Ephraim Adamz is a creative artist and public speaker who is often regarded as the "King of Pride". He is recognized for his event planning and advocacy for marginalized communities. He has dedicated his crafts to social consciousness and healing. As the COVID pandemic brought the conversation of racial disparities to the forefront in new ways, so did Ephraim Adamz.
TheModelMinority.com is a website that highlights past and current examples of Black and Asian solidarity. The idea came to Ephraim Adamz after writing and recording the song "Stop Asian Hate / Solidarity" as a form of peaceful protest so that listeners can learn and empathize with Black and Asian lives through music storytelling. The song and website was launched during May 2023 in honor of Asian American and Pacific Islander Heritage Month. The landing page is in its early stages, but over time will be packed with content to move the movement forward. The mission is to curate a hub of information that embraces the unity between the two communities in a way that is both intersectional and affirming. When participants arrive at the homepage the first thing they will see is a welcome greeting from transgender rights advocate Gia Gunn of RuPual's Drag Race.

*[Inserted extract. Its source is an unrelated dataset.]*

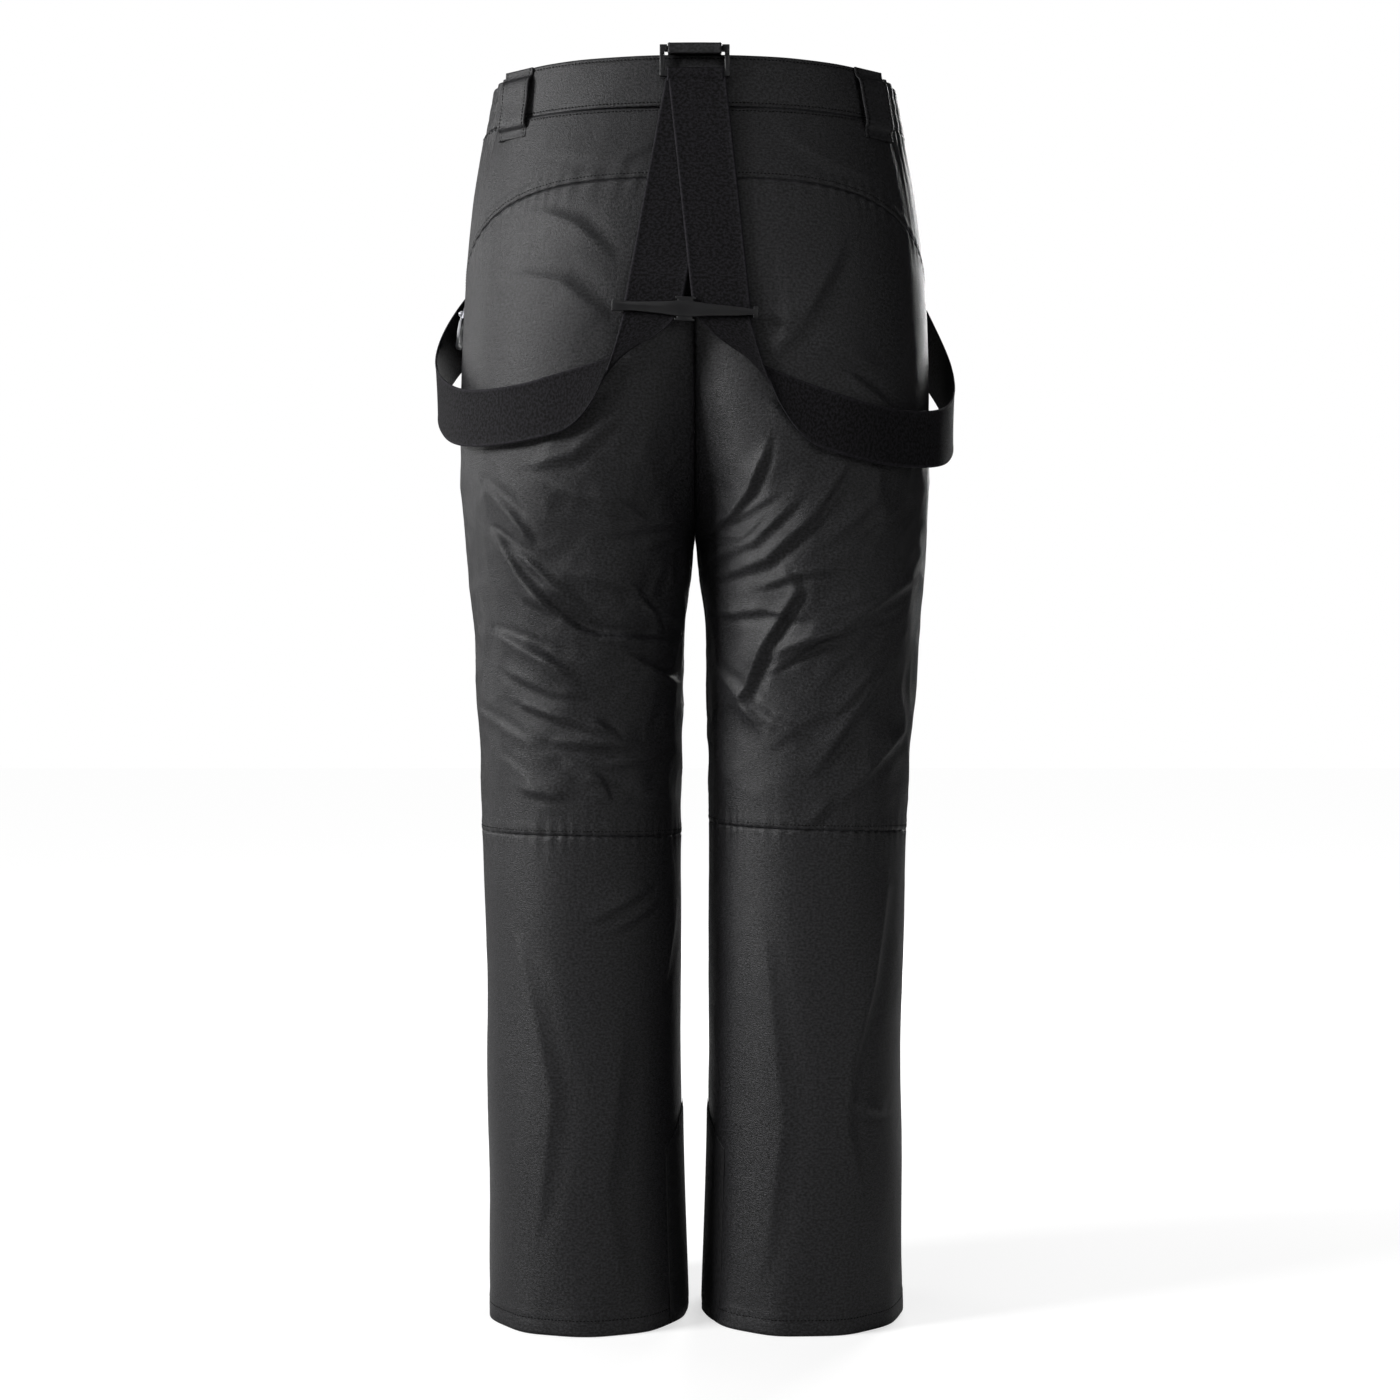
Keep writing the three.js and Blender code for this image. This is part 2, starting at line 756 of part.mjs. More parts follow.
// A side strap runs from under the cross plate round the hip and up to the front hook.
// Each stop is degrees round from the back, height, and how far it stands off the cloth.
const adjusterLow = [118, 930, 9];
const adjusterHigh = [127, 1000, 9];
const sideStops = {
  left: [
    [16, strapFootZ - 4, 5],
    [21, 822, 4],
    [28, 803, 4],
    [37, 787, 4],
    [46, 777, 5],
    [57, 772, 7],
    [69, 775, 10],
    [79, 787, 15],
    [88, 808, 21],
    [97, 838, 21],
    [105, 872, 16],
    [111, 901, 10],
  ],
  right: [
    [9, strapFootZ - 4, 5],
    [15, 817, 4],
    [24, 794, 4],
    [34, 776, 4],
    [45, 763, 5],
    [56, 755, 8],
    [68, 756, 14],
    [79, 766, 18],
    [88, 785, 21],
    [97, 816, 21],
    [105, 856, 17],
    [111, 896, 12],
  ],
};

function addSideStrap(side, name) {
  const place = ([degrees, z, off]) => offBody(side * degrees, z, off);
  const facing = ([degrees, z]) => outOfBody(side * degrees, z);
  const { point, outward, up } = waistFrame(frontAngle(side * anchorX), waistSeam + hookAxisUp);
  const below = (drop) =>
    point.clone().addScaledVector(outward, anchorStandOff / 2).addScaledVector(up, -drop);
  const low = place(adjusterLow);
  const high = place(adjusterHigh);
  const middle = low.clone().add(high).multiplyScalar(0.5);
  const flat = facing(adjusterLow).add(facing(adjusterHigh)).normalize();
  const end = hookTall - hookBar / 2 + clothGap;
  const stops = sideStops[name];
  const points = [...stops.map(place), low, middle, high, below(end + 8), below(end)];
  const outwards = [...stops.map(facing), flat, flat, flat, outward, outward];
  outwards[0] = new THREE.Vector3(0, 1, 0);
  const strap = ribbon(points, outwards, strapWide, strapThick);
  add(`side_strap_${name}`, strap, elasticCloth());
  addAdjuster(name, middle, high.clone().sub(low), flat);
  addHook(side, name, point, outward, up);
}

// The adjuster is a sleeve that slides on the straight stretch of the side strap.
function addAdjuster(name, middle, along, outward) {
  const slotWide = strapWide + 2 * runClearance + 2;
  const slotDeep = strapThick + 2 * runClearance + 1;
  const wide = slotWide + 2 * adjusterWall;
  const sleeve = frameOutline(wide, slotDeep + 2 * adjusterWall, adjusterWall, adjusterWall);
  const sleeveGeometry = runningExtrusion(sleeve, adjusterLong);
  const mesh = add(`strap_adjuster_${name}`, sleeveGeometry, blackPlastic());
  stand(mesh, middle, along, outward);
}

// The front hook turns on its upper bar inside the anchor loop.
function addHook(side, name, point, outward, up) {
  const shape = frameOutline(hookWide, hookTall, hookBar, hookBar);
  const geometry = facingExtrusion(shape, hookThick).translate(0, 0, hookBar / 2 - hookTall / 2);
  const hook = add(`front_hook_${name}`, geometry, blackPlastic());
  stand(hook, point.clone().addScaledVector(outward, anchorStandOff / 2), up, outward);
  const around = frontAngle(side * anchorX);
  const top = waistTop - 1.5;
  const bottom = waistSeam + anchorFootUp;
  addLoop(`front_anchor_loop_${name}`, around, anchorWide, top, bottom, anchorStandOff);
}

// The waist tab crosses the front over two press studs.
function addWaistTab() {
  const middle = waistSeam + waistbandHeight / 2;
  const lift = clothGap * 2 + studThick;
  const from = frontAngle(tabBase);
  const to = frontAngle(-tabReach);
  const low = middle - tabTall / 2;
  const high = middle + tabTall / 2;
  add("waist_tab", band(from, to, low, high, -lift - tabThick, -lift, 6), shellCloth());
  for (const [name, x] of [
    ["inner", innerStudX],
    ["outer", outerStudX],
  ]) {
    const { point, outward } = waistFrame(frontAngle(x), middle);
    const disc = (radius, thick) =>
      new THREE.CylinderGeometry(radius, radius, thick, 16).translate(0, thick / 2, 0);
    const up = new THREE.Vector3(0, 0, 1);
    const post = add(`stud_post_${name}`, disc(studRadius - 2, studThick - clothGap), zipMetal());
    stand(post, point.clone().addScaledVector(outward, clothGap), up, outward);
    const cap = add(`stud_cap_${name}`, disc(studRadius, studThick), zipMetal());
    const capLift = lift + tabThick + clothGap;
    stand(cap, point.clone().addScaledVector(outward, capLift), up, outward);
  }
}

// A zip slider: a saddle over the chain, with two lugs and a pin that may be turned to lie level.
function sliderGeometry(swivel) {
  const inner = chainWide / 2 + runClearance;
  const roof = chainThick / 2 + runClearance;
  const saddle = outline([
    [-inner - sliderWall, -chainThick / 2],
    [-inner, -chainThick / 2],
    [-inner, roof],
    [inner, roof],
    [inner, -chainThick / 2],
    [inner + sliderWall, -chainThick / 2],
    [inner + sliderWall, roof + sliderWall],
    [-inner - sliderWall, roof + sliderWall],
  ]);
  const pinY = roof + sliderWall + pinLift;
  const lugX = eyeWide / 2 + runClearance + lugThick / 2;
  const lugDeep = pinLift + pinRadius + 1.2;
  const lugY = roof + sliderWall + lugDeep / 2 - 0.2;
  const lug = (x) => facingExtrusion(rectangle(lugThick, 4), lugDeep).translate(x, lugY, 0);
  const pin = new THREE.CylinderGeometry(pinRadius, pinRadius, 2 * lugX, 10);
  pin.rotateZ(Math.PI / 2).translate(0, pinY, 0);
  const top = [lug(-lugX), lug(lugX), pin].map((piece) => piece.rotateY(swivel));
  return join([runningExtrusion(saddle, sliderLong), ...top]);
}

// A puller: an eye round the slider's pin and a flat tab that hangs from it.
function pullerGeometry() {
  const hole = pinRadius + runClearance - 0.05;
  const eye = new THREE.Shape().absarc(0, 0, hole + eyeWall, 0, 2 * Math.PI);
  eye.holes.push(new THREE.Path().absarc(0, 0, hole, 0, 2 * Math.PI, true));
  const ring = new THREE.ExtrudeGeometry(eye, {
    depth: eyeWide,
    bevelEnabled: false,
    curveSegments: 7,
  });
  ring.translate(0, 0, -eyeWide / 2).rotateY(Math.PI / 2);
  const neckLong = 3;
  const neck = facingExtrusion(rectangle(eyeWide - 0.4, neckLong), 2);
  neck.translate(0, 0, -hole - 0.6 - neckLong / 2);
  const long = pullerLong - hole - neckLong;
  const a = pullerWide / 2;
  const tab = outline([
    [-a * 0.7, 0],
    [-a, -long * 0.3],
    [-a, -long + 2],
    [-a + 2, -long],
    [a - 2, -long],
    [a, -long + 2],
    [a, -long * 0.3],
    [a * 0.7, 0],
  ]);
  const plate = facingExtrusion(tab, pullerThick).translate(0, 0, -hole - neckLong);
  return join([ring, neck, plate]);
}

// A zip from one point to another: chain, slider at a share of its length, and puller.
function addZip(name, low, high, outward, share) {
  const along = high.clone().sub(low).normalize();
  const long = high.distanceTo(low);
  const out = outward.clone().addScaledVector(along, -outward.dot(along)).normalize();
  const chain = runningExtrusion(rectangle(chainWide, chainThick), long);
  const middle = low.clone().add(high).multiplyScalar(0.5);
  stand(add(`${name}_chain`, chain, blackPlastic()), middle, along, out);
  const up = new THREE.Vector3(0, 0, 1);
  up.addScaledVector(out, -up.dot(out)).normalize();
  const sideways = new THREE.Vector3().crossVectors(out, along);
  const swivel = Math.atan2(up.dot(sideways), up.dot(along));
  const reach = sliderLong / 2 + 1;
  const at = low.clone().addScaledVector(along, reach + (long - 2 * reach) * share);
  stand(add(`${name}_slider`, sliderGeometry(swivel), zipMetal()), at, along, out);
  const pinY = chainThick / 2 + runClearance + sliderWall + pinLift;
  const pin = at.clone().addScaledVector(out, pinY);
  stand(add(`${name}_puller`, pullerGeometry(), palePlastic()), pin, up, out);
}

function addFly() {
  const top = waistSeam - 4;
  const foot = top - flyLength;
  const samples = Array.from({ length: 9 }, (_, i) => foot + (flyLength * i) / 8);
  const face = Math.min(...samples.map((z) => depthAt(chainWide / 2, z, -1)));
  const y = face - clothGap - chainThick / 2;
  const low = new THREE.Vector3(0, y, foot);
  addZip("fly", low, new THREE.Vector3(0, y, top), new THREE.Vector3(0, -1, 0), 1);
  const near = chainWide / 2 + runClearance * 2 + sliderWall + 1;
  const grid = (off) =>
    samples.map((z, i) =>
      [0, 0.33, 0.66, 1].map((share) => {
        const x = near + placketWide * Math.min(1, 0.45 + i / 4) * share;
        return new THREE.Vector3(x, depthAt(x, z, -1) - off, z);
      }),
    );
  const inner = clothGap + placketLift;
  add("fly_placket", solidBetween(grid(inner + placketThick), grid(inner)), shellCloth());
}

// A hand pocket zip slants up and forward from the side seam.
function addPocketZip(side, name, share) {
  const low = skin(side, pocketLow, -pocketLowAngle, -pocketStandOff);
  const high = skin(side, pocketHigh, -pocketHighAngle, -pocketStandOff);
  const middle = low.clone().add(high).multiplyScalar(0.5);
  const outward = new THREE.Vector3(middle.x, middle.y * 1.5, 0).normalize();
  addZip(`pocket_${name}`, low, high, outward, share);
}

for (const [side, name] of sides) {
  addShell(side, name);
  addInnerLayers(side, name);
  addGaiter(side, name);
  addScuffGuard(side, name);
  addSideStrap(side, name);
}
addWaistband();
addBeltLoops();
addRearBuckle();
addRearAnchor();
addBackStrap("back_strap_left", 0, strapPlateLeft, 0);
addBackStrap("back_strap_right", -2, strapPlateRight, strapLift);
addCrossPlate();
addWaistTab();
addFly();
addPocketZip(1, "left", 0);
addPocketZip(-1, "right", 1);

// The origin is on the floor, under the middle of everything including the braces.
pants.position.y = -originShift;

export default pants;
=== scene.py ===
import json
import math
import bmesh
import bpy
import numpy as np
from mathutils import Matrix, Vector

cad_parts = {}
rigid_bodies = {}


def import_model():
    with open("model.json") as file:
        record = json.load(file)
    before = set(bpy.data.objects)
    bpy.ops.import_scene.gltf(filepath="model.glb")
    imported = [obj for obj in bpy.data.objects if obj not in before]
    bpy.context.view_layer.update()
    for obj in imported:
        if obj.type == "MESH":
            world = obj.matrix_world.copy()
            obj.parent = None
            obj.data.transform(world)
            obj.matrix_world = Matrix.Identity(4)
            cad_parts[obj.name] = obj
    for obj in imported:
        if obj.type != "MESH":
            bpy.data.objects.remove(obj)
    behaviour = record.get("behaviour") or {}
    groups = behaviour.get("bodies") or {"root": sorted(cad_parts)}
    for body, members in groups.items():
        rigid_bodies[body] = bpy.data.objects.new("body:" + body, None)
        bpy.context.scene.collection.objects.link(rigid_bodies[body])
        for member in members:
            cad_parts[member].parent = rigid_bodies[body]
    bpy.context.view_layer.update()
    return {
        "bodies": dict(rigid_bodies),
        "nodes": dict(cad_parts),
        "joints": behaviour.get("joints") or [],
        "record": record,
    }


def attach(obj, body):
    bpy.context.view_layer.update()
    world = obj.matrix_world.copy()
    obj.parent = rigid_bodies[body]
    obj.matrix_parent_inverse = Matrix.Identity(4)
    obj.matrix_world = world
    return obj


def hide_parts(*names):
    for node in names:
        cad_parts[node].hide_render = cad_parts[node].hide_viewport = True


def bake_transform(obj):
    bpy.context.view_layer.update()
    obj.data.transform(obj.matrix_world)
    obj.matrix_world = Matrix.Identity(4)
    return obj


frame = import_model()
scene = bpy.context.scene


# ---- camera, floor and light
cameraSetup = dict(place=(-0.0044, 1.8901, 0.535), lens=55.2)
cameraData = bpy.data.cameras.new("camera")
cameraData.lens = cameraSetup["lens"]
camera = bpy.data.objects.new("camera", cameraData)
camera.location = cameraSetup["place"]
camera.rotation_euler = (math.radians(90), 0, math.radians(180))
scene.collection.objects.link(camera)
scene.camera = camera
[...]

Have you ever used the term "Black" or "African American" or "People of Color" and yet still have an underlining sense of uncertainty as to who's being referred to? After all you could be referencing someone Caribbean or Afro-Latino. Maybe you're speaking of Africans who migrated to the United State after the Emancipation Proclamation. Maybe you're describing a Black person born in the UK or another nation.
When utilizing "Negro" in America there is a distinct common sense that you're speaking about descendants of U.S. chattel slavery, segregation, and Jim Crow laws. When utilizing Negro there is a collective understanding that you're referring to those who identify with the Civil Rights movement. Pioneers such as Martin Luther King, Rosa Parks, and Booker T Washington come to mind. Negro represents the experience of Black people who's family bloodline has survived the underground railroads, lynch hangings from trees, Klu Klux Klan, mass incarceration for possession of marijuana, and early protests of police brutality. Negro rarely leaves room for misconception.

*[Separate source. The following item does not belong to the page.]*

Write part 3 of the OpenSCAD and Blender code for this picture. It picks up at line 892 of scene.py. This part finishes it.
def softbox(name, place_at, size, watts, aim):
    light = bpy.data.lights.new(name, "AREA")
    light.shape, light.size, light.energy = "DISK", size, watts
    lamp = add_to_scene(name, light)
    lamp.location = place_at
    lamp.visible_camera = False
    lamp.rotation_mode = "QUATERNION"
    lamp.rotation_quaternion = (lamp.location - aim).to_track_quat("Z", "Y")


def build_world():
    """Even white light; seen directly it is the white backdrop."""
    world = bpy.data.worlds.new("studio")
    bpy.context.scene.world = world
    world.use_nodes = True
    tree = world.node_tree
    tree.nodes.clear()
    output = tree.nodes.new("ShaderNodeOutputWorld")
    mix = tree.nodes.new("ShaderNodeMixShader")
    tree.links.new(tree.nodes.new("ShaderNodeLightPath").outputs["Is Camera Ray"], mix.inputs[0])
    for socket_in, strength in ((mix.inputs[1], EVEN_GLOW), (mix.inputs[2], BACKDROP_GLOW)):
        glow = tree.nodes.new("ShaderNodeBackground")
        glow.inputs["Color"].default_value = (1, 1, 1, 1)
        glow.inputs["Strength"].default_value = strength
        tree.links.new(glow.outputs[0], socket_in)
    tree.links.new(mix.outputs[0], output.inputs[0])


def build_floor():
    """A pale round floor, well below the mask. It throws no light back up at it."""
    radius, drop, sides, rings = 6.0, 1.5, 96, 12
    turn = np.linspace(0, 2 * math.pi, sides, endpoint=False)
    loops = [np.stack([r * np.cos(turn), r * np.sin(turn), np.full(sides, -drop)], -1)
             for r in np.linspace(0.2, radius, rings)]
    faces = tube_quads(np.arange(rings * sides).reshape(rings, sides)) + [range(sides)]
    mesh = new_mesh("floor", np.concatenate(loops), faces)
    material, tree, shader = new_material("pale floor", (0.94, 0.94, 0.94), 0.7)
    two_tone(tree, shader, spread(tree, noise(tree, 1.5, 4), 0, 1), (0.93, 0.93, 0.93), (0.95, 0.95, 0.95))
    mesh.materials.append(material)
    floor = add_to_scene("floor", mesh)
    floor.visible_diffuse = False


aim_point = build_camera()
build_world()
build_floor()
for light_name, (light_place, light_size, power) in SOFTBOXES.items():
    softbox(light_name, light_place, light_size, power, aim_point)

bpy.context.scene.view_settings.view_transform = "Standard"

Black people are not a monolith so it is important to differentiate those within the African Diaspora. For example a Jamaican, or Haitian, or Nigerian may not relate to the complexities of the Negro American experience or vice versa. Colonization , slavery, and the horrors that have happened after slavery did not happen to each group in the same ways.
In closing, we are a Negro lead website that collaborates with Asian communities.